When Gilly Ramsey was a lonesome little girl, her one true friend was her mother’s eccentric and enchanting cousin Geilles. Geilles had a near-magical way of teaching little Gilly about flowers and animals and then—poof—she’d disappear on one of her world travels, leaving Gilly alone again but a little less lonely. When Gilly grows into a resourceful, modest, lovely young woman in the late 1940s, cousin Geilles wills her a charming old cottage in the countryside. As Gilly makes her new house into a home and gets to know the neighbors, she discovers that Geilles had something of a reputation as a “white witch” with the ability to cure minor aches of the mind, body, and spirit. And, to Gilly’s surprise, the locals expect more of the same from her; to her even greater surprise, the know-how to do so comes very easily. But there’s a mystery here as well. One neighbor, cheery Agnes Trapp, is a bit too friendly, and a bit too eager to get her hands on something hidden inside Geilles’ house. Another neighbor is a strikingly handsome writer, with a precocious animal-loving son who offers the true olive branch of friendship. A few animals play a significant role—carrier pigeons, a black cat, a wounded dog. And Geilles’ cottage has a few surprises as well, including a room full of herbs and a missing recipe book. There’s even the occasional flash of “Sight” that gives Gilly and extra, special power. Author Mary Stewart is best known for her gothic romances and her trilogy about the Arthurian legend; Thornyhold is gentle little gem that’s filled to the brim with an old-fashioned, cozy charm.

Stardust by Neil Gaiman, 1999, Spike/ Avon Books (Fiction/ Fantasy) 




The town of Wall is named for just that, a rock wall that separates its homes and buildings from a wide field that is forbidden to the townspeople—except for one night every nine years, when a fair is hosted by the residents of Faerie—fairies, witches, wizards, practitioners of magic of all kinds. Young Tristran Thorn (the son of a union between mortal and magic, though he doesn’t know it) is drawn across that wall one night—not a fair night—when his beloved sees a falling star land on the other side and demands that he fetch it to prove his love. Tristran sneaks across the wall into Faerie and sets out on a series of adventures, aided by a mysterious and instinctive understanding of magic. The fallen star is easy to find, but difficult to hold on to. For starters, the star is actually a living, breathing young woman named Yvaine. Then Tristran has to get back to Wall with Yvaine, a task made all the more difficult by the others who pursue the star for their own means. These are the sons of Lord Stormhold, who seek the star to claim the throne, and three sister-witches, who need the heart of a star to restore their lustrous youth and beauty. The witches are wicked (and bicker nonstop about whose turn it is to fetch what foul ingredient for the potions), the lords are cruel (and accompanied by the ghosts of their dead brothers), the hero is brave (and has no idea what he really wants), the lady is beautiful (and stubborn as a mule). In short, author Neil Gaiman has (once again) spun a quirky, creative, colorful fairy tale that’s warm and witty and full of life.
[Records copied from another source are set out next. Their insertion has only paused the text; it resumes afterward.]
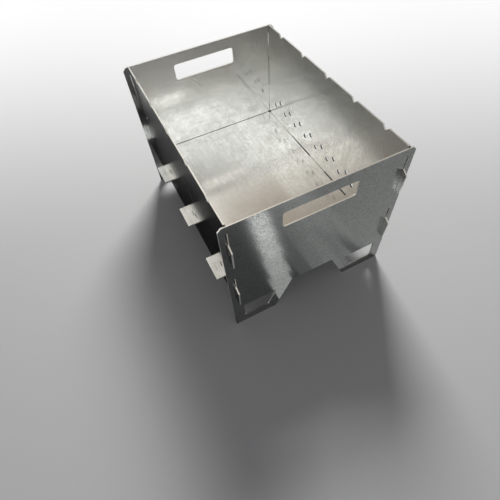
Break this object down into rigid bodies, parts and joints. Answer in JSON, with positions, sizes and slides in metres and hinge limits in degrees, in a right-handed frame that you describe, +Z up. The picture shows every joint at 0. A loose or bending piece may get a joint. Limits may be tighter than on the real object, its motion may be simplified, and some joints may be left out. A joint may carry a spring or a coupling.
{
  "type": "kebab grill",
  "caption": "Open-topped steel charcoal box for skewers, made of flat plates that hook together, with notched side walls, air holes, hand slots and windowed feet.",
  "frame": {"origin": "centre of the grill in X and Y, on the ground under its feet", "axes": "+Z up, +Y along the length from the front end panel to the rear one, +X across the width to the right side panel"},
  "size_m": [0.2624, 0.367, 0.2305],
  "materials": {
    "steel": "satin, brushed, with fine scratches and smudges"
  },
  "bodies": {
    "tub": {"left_side_panel": "steel", "right_side_panel": "steel", "floor_plate": "steel"},
    "front_end": {"front_end_panel": "steel"},
    "rear_end": {"rear_end_panel": "steel"}
  },
  "joints": [
    {"name": "front_end_drop", "type": "slide", "parent": "tub", "child": "front_end", "axis": [0, 0, -1], "range_m": [0, 0.02]},
    {"name": "rear_end_drop", "type": "slide", "parent": "tub", "child": "rear_end", "axis": [0, 0, -1], "range_m": [0, 0.02]}
  ]
}
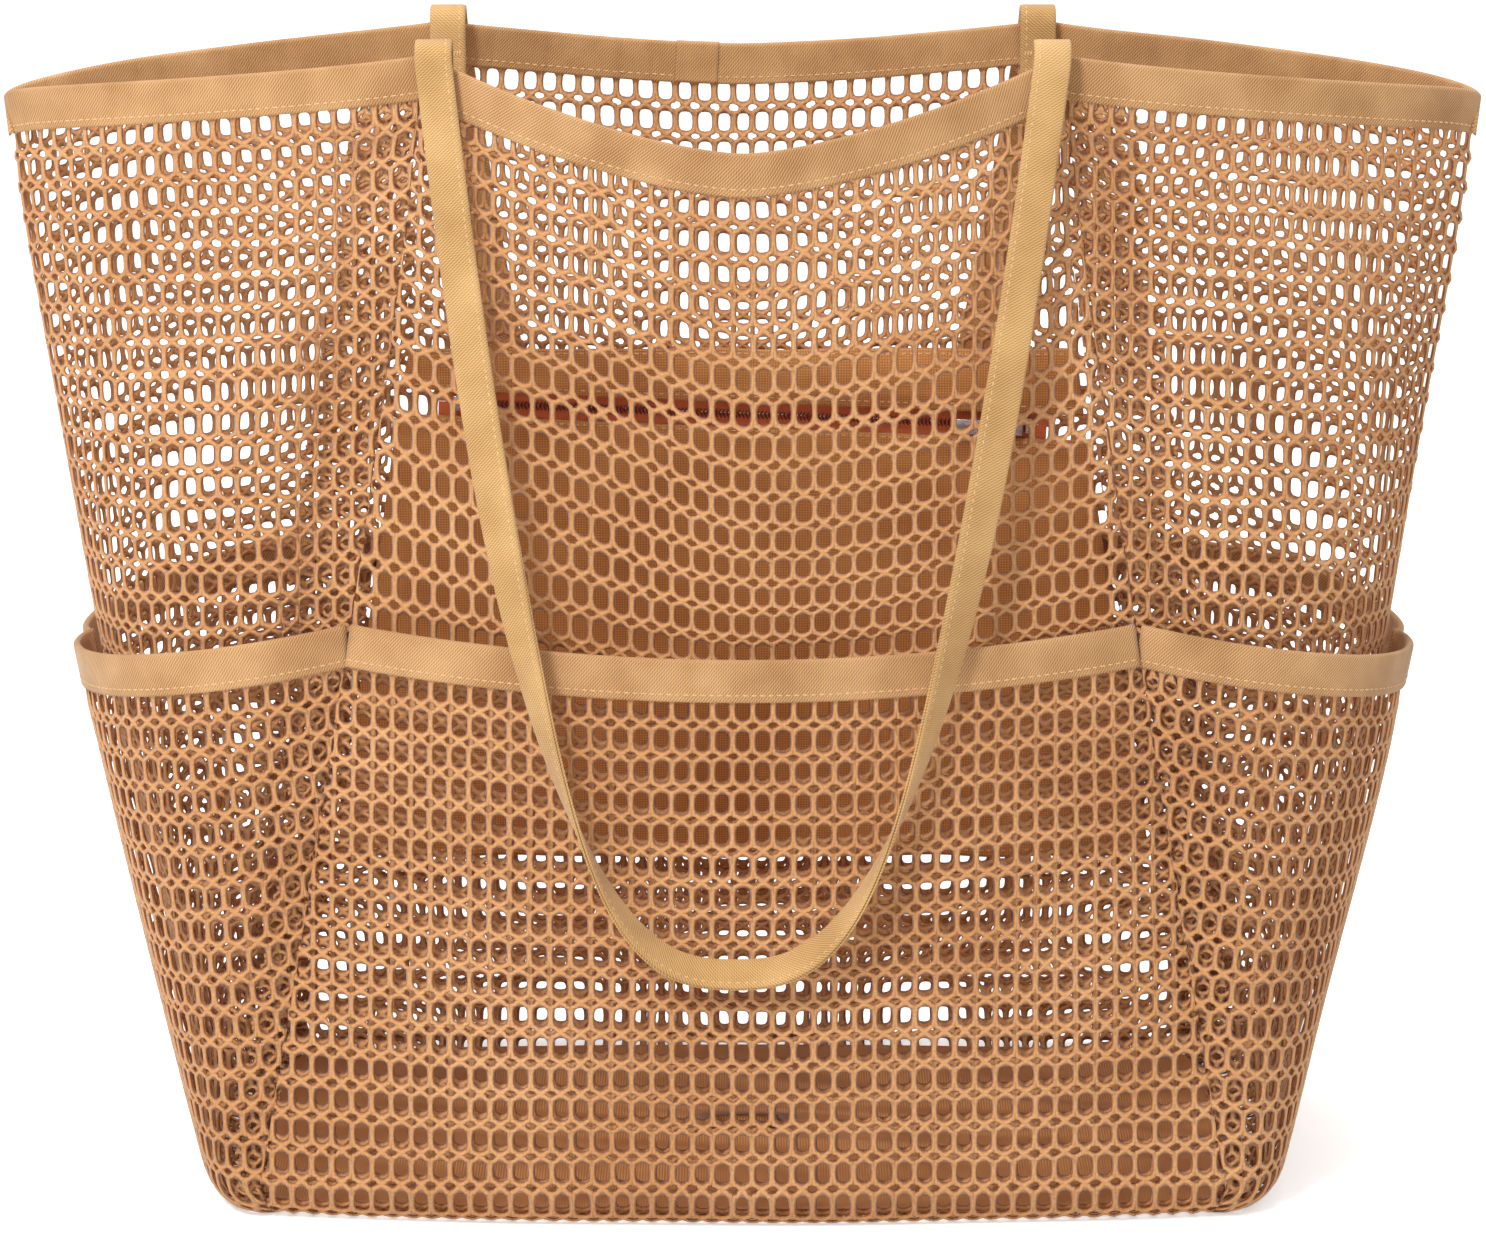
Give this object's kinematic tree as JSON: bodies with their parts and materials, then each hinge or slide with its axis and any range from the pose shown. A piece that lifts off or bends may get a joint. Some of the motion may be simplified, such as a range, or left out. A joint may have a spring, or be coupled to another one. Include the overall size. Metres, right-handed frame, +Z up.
{
  "type": "beach bag",
  "caption": "Large soft net tote with a lobed wide mouth, a flat base, open outer pockets all round, a zipped inner pocket and two long strap handles.",
  "frame": {"origin": "middle of the bag's footprint on the surface it stands on", "axes": "+X to the right along the wide mouth, +Y towards the back wall with the zipped pocket, +Z up"},
  "size_m": [0.5744, 0.2524, 0.4533],
  "materials": {
    "net": "warp-knitted open net in warm tan, matt",
    "binding_tape": "twill binding tape in warm tan, folded and stitched",
    "woven_lining": "plain woven polyester in a darker tan",
    "handle_strap": "flat twill strap in yellowish tan with an edge stitch",
    "zip_tape": "fine coral woven zip tape",
    "zip_coil": "dark red brown nylon coil",
    "zip_metal": "small bright plated metal",
    "thread": "sewing thread in light tan"
  },
  "bodies": {
    "root": {"base_panel": "woven_lining", "front_body_panel": "net", "back_body_panel": "net", "left_side_panel": "net", "right_side_panel": "net", "rim_binding": "binding_tape", "front_pocket_panel": "net", "back_pocket_panel": "net", "left_pocket_panel": "net", "right_pocket_panel": "net", "front_pocket_binding": "binding_tape", "back_pocket_binding": "binding_tape", "left_pocket_binding": "binding_tape", "right_pocket_binding": "binding_tape", "inner_pocket_panel": "woven_lining", "inner_pocket_top_strip": "woven_lining", "zip_tape_upper": "zip_tape", "zip_tape_lower": "zip_tape", "zip_coil_upper": "zip_coil", "zip_coil_lower": "zip_coil", "zip_end_stops": "zip_metal", "front_handle_ends": "handle_strap", "back_handle_ends": "handle_strap", "handle_bar_tacks": "thread"},
    "front_handle": {"front_handle": "handle_strap"},
    "back_handle": {"back_handle": "handle_strap"},
    "zip_slider": {"zip_slider": "zip_metal"},
    "zip_pull": {"zip_pull": "zip_metal"}
  },
  "joints": [
    {"name": "front_handle_swing", "type": "hinge", "parent": "root", "child": "front_handle", "pos_m": [0, -0.05, 0.4515], "axis": [-1, 0, 0], "range_deg": [0, 170]},
    {"name": "back_handle_swing", "type": "hinge", "parent": "root", "child": "back_handle", "pos_m": [0, 0.05, 0.4515], "axis": [1, 0, 0], "range_deg": [0, 170]},
    {"name": "zip_travel", "type": "slide", "parent": "root", "child": "zip_slider", "axis": [-0.9991, -0.0053, 0.0415], "range_m": [0, 0.218]},
    {"name": "zip_pull_flip", "type": "hinge", "parent": "zip_slider", "child": "zip_pull", "pos_m": [0.1089, 0.05743, 0.27994], "axis": [0.0419, -0.1258, 0.9912], "range_deg": [0, 170]}
  ]
}
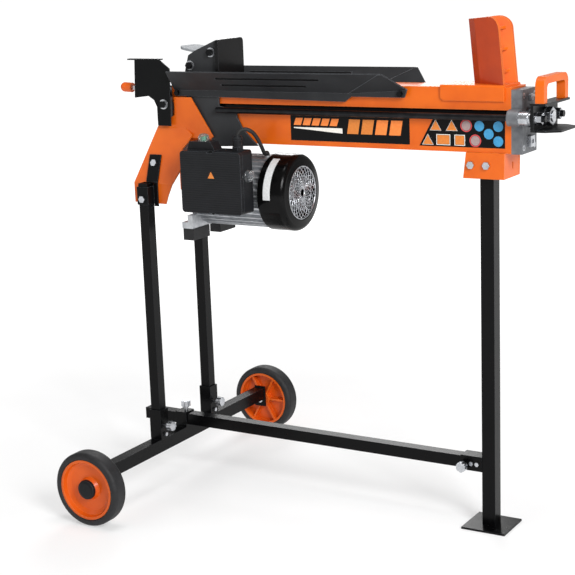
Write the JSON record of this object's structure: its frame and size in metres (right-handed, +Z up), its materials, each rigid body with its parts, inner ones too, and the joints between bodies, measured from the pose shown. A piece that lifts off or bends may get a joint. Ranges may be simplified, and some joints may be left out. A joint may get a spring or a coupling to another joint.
{
  "type": "log splitter",
  "caption": "Electric hydraulic log splitter with a beam, sliding pusher, fixed wedge and side trays on a raised wheeled stand with a motor and pump below.",
  "frame": {"origin": "on the ground, under the middle of the machine's outer size", "axes": "+X along the beam from the pusher to the wedge, +Z up, -Y the side with the switch box"},
  "size_m": [0.968, 0.71, 0.98],
  "materials": {
    "orange_paint": "glossy orange enamel",
    "orange_rim": "moulded orange plastic",
    "orange_grip": "dipped orange plastic",
    "black_sheet": "satin black powder coat",
    "black_tube": "gloss black paint",
    "black_plate": "gloss black paint on thick plate",
    "black_plastic": "fine-grained black plastic",
    "rubber_parts": "moulded black rubber",
    "tyre_rubber": "solid black tyre with a ground tread",
    "cast_grey": "grey painted casting",
    "motor_silver": "die cast aluminium, silver sprayed",
    "light_sheet": "light grey paint",
    "steel": "zinc plated steel",
    "chrome_rod": "hard chromed bar",
    "black_rod": "ground bar, black oxide",
    "clear_rubber": "clear flexible boot",
    "green_plastic": "green plastic",
    "dark_button": "dark plastic",
    "panel_film": "printed film with a clear coat"
  },
  "bodies": {
    "stand": {"upper_channel": "orange_paint", "lower_channel": "orange_paint", "cylinder_tube": "black_tube", "cylinder_head": "cast_grey", "head_fittings": "steel", "valve_body": "cast_grey", "lever_pin": "steel", "wedge_saddle": "orange_paint", "wedge": "orange_paint", "front_tray": "black_sheet", "rear_tray": "black_sheet", "cover_bolts": "steel", "lever_guard": "black_sheet", "front_side_bracket": "orange_paint", "rear_side_bracket": "orange_paint", "bracket_straps": "black_sheet", "stand_bolts": "steel", "left_legs": "black_tube", "axle_frame": "black_tube", "base_bar": "black_tube", "clamp_knobs": "steel", "foot_bracket": "orange_paint", "right_leg": "black_tube", "foot_plate": "black_tube", "leg_fittings": "black_tube", "pump_housing": "cast_grey", "motor_feet": "rubber_parts", "motor_shield": "motor_silver", "motor_housing": "motor_silver", "fan_cover": "black_plastic", "fan_grille": "steel", "switch_box": "black_plastic", "switch_box_cover": "black_plastic", "switch_boots": "clear_rubber", "cable_gland": "black_plastic", "motor_lead": "rubber_parts", "side_panels": "panel_film"},
    "ram": {"pusher_plate": "black_plate", "front_slide_plate": "black_plate", "rear_slide_plate": "black_plate", "pusher_cover": "light_sheet", "pusher_bolts": "steel", "pull_rods": "black_rod", "piston_rod": "chrome_rod", "yoke": "black_plate", "rod_nuts": "steel", "carry_handle": "orange_paint"},
    "lever": {"control_lever": "steel", "lever_grip": "orange_grip"},
    "spool": {"valve_spool": "steel"},
    "start": {"start_button": "green_plastic"},
    "reset": {"reset_button": "dark_button"},
    "rotor": {"motor_rotor": "steel"},
    "idler": {"idler_gear": "steel"},
    "front_wheel": {"front_rim": "orange_rim", "front_tyre": "tyre_rubber", "front_hub_cap": "black_plastic"},
    "rear_wheel": {"rear_rim": "orange_rim", "rear_tyre": "tyre_rubber", "rear_hub_cap": "black_plastic"}
  },
  "joints": [
    {"name": "ram_slide", "type": "slide", "parent": "stand", "child": "ram", "axis": [1, 0, 0], "range_m": [0, 0.37]},
    {"name": "lever_hinge", "type": "hinge", "parent": "stand", "child": "lever", "pos_m": [-0.366, -0.03, 0.838], "axis": [0, -1, 0], "range_deg": [0, 13], "stiffness_Nm_per_rad": 4, "springref_deg": -8.59},
    {"name": "spool_slide", "type": "slide", "parent": "stand", "child": "spool", "axis": [0, 0, -1], "range_m": [0, 0.0036]},
    {"name": "start_press", "type": "slide", "parent": "stand", "child": "start", "axis": [0, 0, -1], "range_m": [0, 0.003], "stiffness_N_per_m": 600, "springref_m": -0.002},
    {"name": "reset_press", "type": "slide", "parent": "stand", "child": "reset", "axis": [-1, 0, 0], "range_m": [0, 0.003], "stiffness_N_per_m": 600, "springref_m": -0.002},
    {"name": "motor_spin", "type": "hinge", "parent": "stand", "child": "rotor", "pos_m": [-0.2, 0, 0.636], "axis": [1, 0, 0], "continuous": true},
    {"name": "idler_spin", "type": "hinge", "parent": "stand", "child": "idler", "pos_m": [-0.326, 0, 0.666], "axis": [1, 0, 0], "continuous": true},
    {"name": "front_wheel_spin", "type": "hinge", "parent": "stand", "child": "front_wheel", "pos_m": [-0.388, -0.336, 0.076], "axis": [0, 1, 0], "continuous": true},
    {"name": "rear_wheel_spin", "type": "hinge", "parent": "stand", "child": "rear_wheel", "pos_m": [-0.388, 0.336, 0.076], "axis": [0, 1, 0], "continuous": true}
  ],
  "couplings": [
    {"joint": "spool_slide", "follows": "lever_hinge", "m_per_rad": 0.0148},
    {"joint": "idler_spin", "follows": "motor_spin", "ratio": -1}
  ]
}
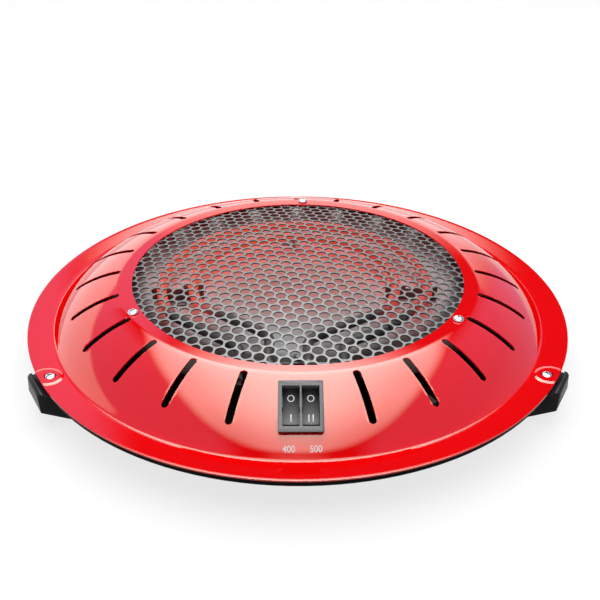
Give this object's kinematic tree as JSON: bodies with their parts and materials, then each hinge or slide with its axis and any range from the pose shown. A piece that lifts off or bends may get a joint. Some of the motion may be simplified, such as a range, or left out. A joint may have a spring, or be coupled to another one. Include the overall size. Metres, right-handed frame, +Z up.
{
  "type": "electric brazier",
  "caption": "Low round floor heater with a slotted domed cover, crowned perforated grille, ring elements over a reflector, base pan, rocker switches and grip feet.",
  "frame": {"origin": "on the floor under the disc's axis", "axes": "+Z up along the disc's axis, -Y towards the switch, +X to the right seen from the switch side"},
  "size_m": [0.365, 0.3695, 0.0599],
  "materials": {
    "red_paint": "gloss",
    "black_paint": "satin",
    "grille_steel": "satin",
    "screw_steel": "bright",
    "plated_steel": "satin",
    "reflector_aluminium": "bright",
    "element_sheath": "oxidised, glowing where hot",
    "ceramic": "glazed ceramic",
    "bezel_plastic": "satin",
    "rocker_plastic": "gloss",
    "terminal_brass": "bright",
    "foot_plastic": "satin"
  },
  "bodies": {
    "housing": {"top_cover": "red_paint", "grille": "grille_steel", "grille_screws": "screw_steel", "grille_nuts": "screw_steel", "base_pan": "black_paint", "reflector": "reflector_aluminium", "reflector_posts": "plated_steel", "reflector_screws": "screw_steel", "base_screws": "screw_steel", "inner_element": "element_sheath", "outer_element": "element_sheath", "element_clips": "plated_steel", "terminal_bracket": "plated_steel", "bracket_screws": "screw_steel", "element_bushes": "plated_steel", "end_beads": "ceramic", "terminal_pins": "plated_steel", "switch_housing": "bezel_plastic", "switch_terminals": "terminal_brass", "foot_left": "foot_plastic", "foot_right": "foot_plastic", "foot_back": "foot_plastic", "foot_screws": "screw_steel", "terminal_block": "ceramic", "cord_gland": "foot_plastic"},
    "left_rocker": {"rocker_left": "rocker_plastic"},
    "right_rocker": {"rocker_right": "rocker_plastic"}
  },
  "joints": [
    {"name": "left_rocker_tilt", "type": "hinge", "parent": "housing", "child": "left_rocker", "pos_m": [-0.0054, -0.14096, 0.04335], "axis": [-1, 0, 0], "range_deg": [0, 22]},
    {"name": "right_rocker_tilt", "type": "hinge", "parent": "housing", "child": "right_rocker", "pos_m": [0.0054, -0.14096, 0.04335], "axis": [-1, 0, 0], "range_deg": [0, 22]}
  ]
}
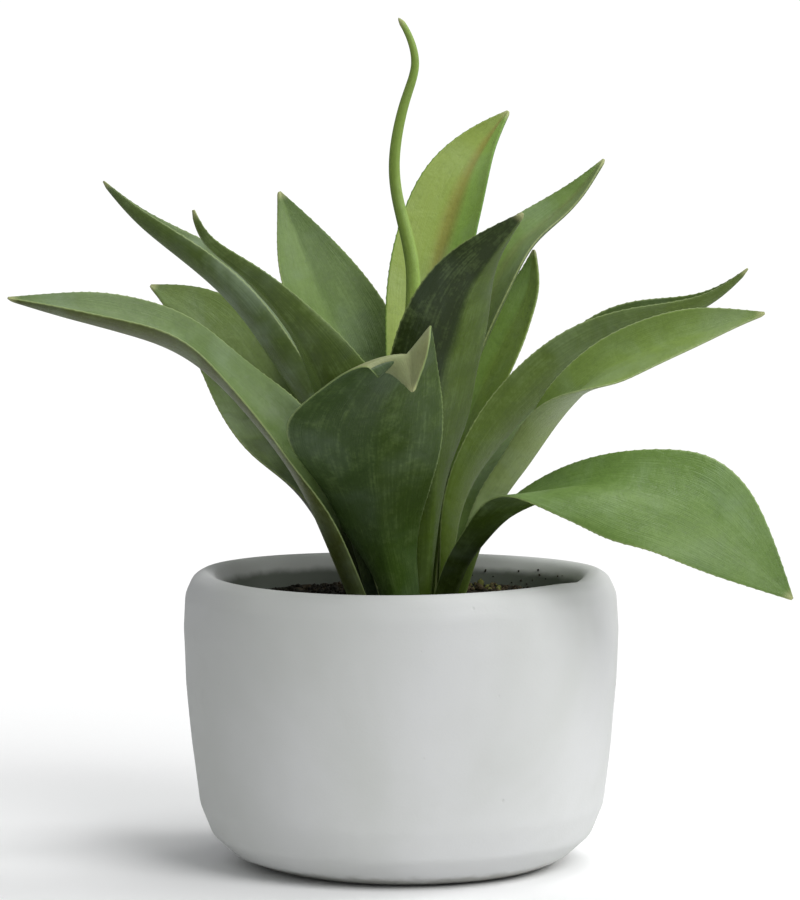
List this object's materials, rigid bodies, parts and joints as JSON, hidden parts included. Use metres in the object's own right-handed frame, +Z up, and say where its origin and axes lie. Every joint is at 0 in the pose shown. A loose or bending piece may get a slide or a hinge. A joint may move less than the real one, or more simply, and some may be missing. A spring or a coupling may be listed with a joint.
{
  "type": "potted agave",
  "caption": "Small potted agave: a loose rosette of fleshy pointed leaves with one thin unopened centre leaf, growing from dark soil in a round thick-walled concrete pot.",
  "frame": {"origin": "centre of the pot's flat underside, on the table", "axes": "+Z up along the pot's axis, +X to the viewer's right, -Y towards the viewer"},
  "size_m": [0.2274, 0.1644, 0.2545],
  "materials": {
    "pot_concrete": "matte, cast and lightly rubbed",
    "potting_soil": "loose crumbs of bark and peat",
    "leaf_green": "satin waxy skin, paler thin margins",
    "young_leaf": "satin waxy skin, yellow-green"
  },
  "bodies": {
    "root": {"pot": "pot_concrete", "soil": "potting_soil", "crown_stem": "leaf_green", "spear_leaf": "young_leaf", "leaf_front_folded": "leaf_green", "leaf_left_low": "leaf_green", "leaf_right_drooping": "leaf_green", "leaf_front_left": "leaf_green", "leaf_front_right": "leaf_green", "leaf_right_middle": "leaf_green", "leaf_right_upper": "leaf_green", "leaf_left_upper": "leaf_green", "leaf_back_left_low": "leaf_green", "leaf_back_left": "leaf_green", "leaf_back_tall": "leaf_green", "leaf_right_back": "leaf_green", "leaf_back_right": "leaf_green", "leaf_rear": "leaf_green", "leaf_rear_left": "leaf_green", "leaf_rear_right": "leaf_green"}
  },
  "joints": []
}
The Dark Horse Book of Witchcraft edited by Scott Allie, 2003, Dark Horse Comics (Comics/ Graphic Novels/ Fantasy) 

 

From Frank Miller’s Sin City to graphic adaptations of StarWars, Buffy the Vampire Slayer, Aliens, and Predator, Dark Horse Comics has made a name for itself creating some of the most popular, innovative, and creative publishing houses working today. Noted artists Mike Mignola, Gary Gianni, Tony Millionaire, and Jill Thompson and more have contributed short stories, comics, fables, and interviews to this anthology of wicked, wonderful witchcraft. The witches from Shakespeare’s Macbeth make a cartoonish appearance; underground superhero Hellboy has his own adventure with witches. There’s an animal fable/ morality tale, and, of course, the Salem witch trials make an appearance. Each episode is ingeniously illustrated in a different style by a different artist who collaborates with a different writer. To provide a real-life point of view, there’s even an interview with a practicing Wiccan priestess. The result is not a random hodge-podge, but a clever, atmospheric blending of genres, styles, and stories that present almost every conceivable perspective on our cultural understanding of witches, Wicca, and witchcraft. Ranging from smart and clever to disturbing and creepy, The Dark Horse Book of Witchcraft offers a truly remarkable portrait of all things witchy. For more spooky, artistic fun, there’s also The Dark Horse Book of Haunting and The Dark Horse Book of Monsters.